10/21/2014

Don't Tell Me - Show Me (pt. 3)

"Don't tell people your dreams - show them."
[click here to view pt. 1
[click here to view pt. 2]

Nothing could have prepared me for it; it came quickly, suddenly, out of no where. You would think that after six years of hearing God whisper "Wait..." I would be listening intently for him to say "Now." I wasn't, though. As I walked with my ten campers from the zip-line to the cabin, Africa was far from my thoughts. I had one girl on my back, two small dark hands folded into mine, and a whole trail of smiling faces following along behind me. Then, there it was:

"Now."

"What?" I wasn't sure I heard right.

"Go."

"Okay." My heart began to beat a little harder (whether from the sixty pounds on my back or the joy of a calling, I'm not quite sure!) I spent the next week in prayer over the call. I threw out a fleece and asked God to confirm that he was leading me, finally, to Africa. It didn't even take the whole week; two days had gone by and in my heart I  knew my next summer was planned ahead of me. Every thing in me sang as I walked through the door to my home after camp ended; everything in me sunk as my parents gave me skeptical looks and shook their heads.

That I handled it with grace and obedience isn't something I can claim for myself - honestly, I've rarely been graceful about anything in my life, and 'rebel' is a term commonly used when describing me. The next month was an uphill climb with 100 pound weights, but in the end was rewarded with permission to go to training (not Africa, mind you, but it was a step!)

Very few times in my life have been as much of a struggle as the next two months were. I refused to accept that God would call me into a plan, only to tell my parents that I wasn't to follow through with it. "Lord, either give my parents peace or change my heart! I won't go without their blessing, but I can't stay without Yours!" Over and over and over again I prayed; friends and church family prayed with me. So many prayers were lifted up over those two months, so much encouragement was given, so many confirmations were found in Scripture - but let me keep things simple and say that for two months, nothing changed.
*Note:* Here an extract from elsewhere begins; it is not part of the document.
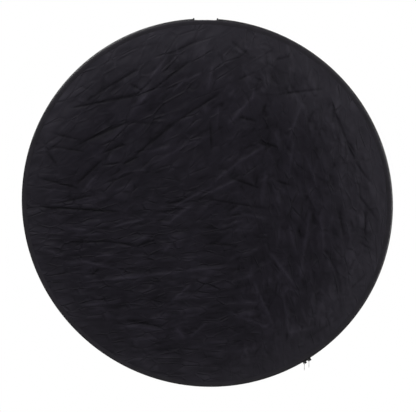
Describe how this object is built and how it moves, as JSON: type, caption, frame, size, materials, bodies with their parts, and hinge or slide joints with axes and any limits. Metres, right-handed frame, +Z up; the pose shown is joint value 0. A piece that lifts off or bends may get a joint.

For two months I was left without an answer.

Two weeks ago, I was at a concert here on The Mountain; the band was incredible, but there was one song that nearly made me break down. Voices all across the room were singing along to the words "I will follow You, where ever you lead..." Again I prayed, "Lord, please just change my heart or give peace to my parents..." It was half-hearted; I had come to the decision that if there was no answer in the next week, I was just going to start looking for other options. With that, the concert was over and I went back to my dorm. On the front desk there was a beautiful bouquet of daisies, I commented to the RA how pretty they were only to find out that they were for me!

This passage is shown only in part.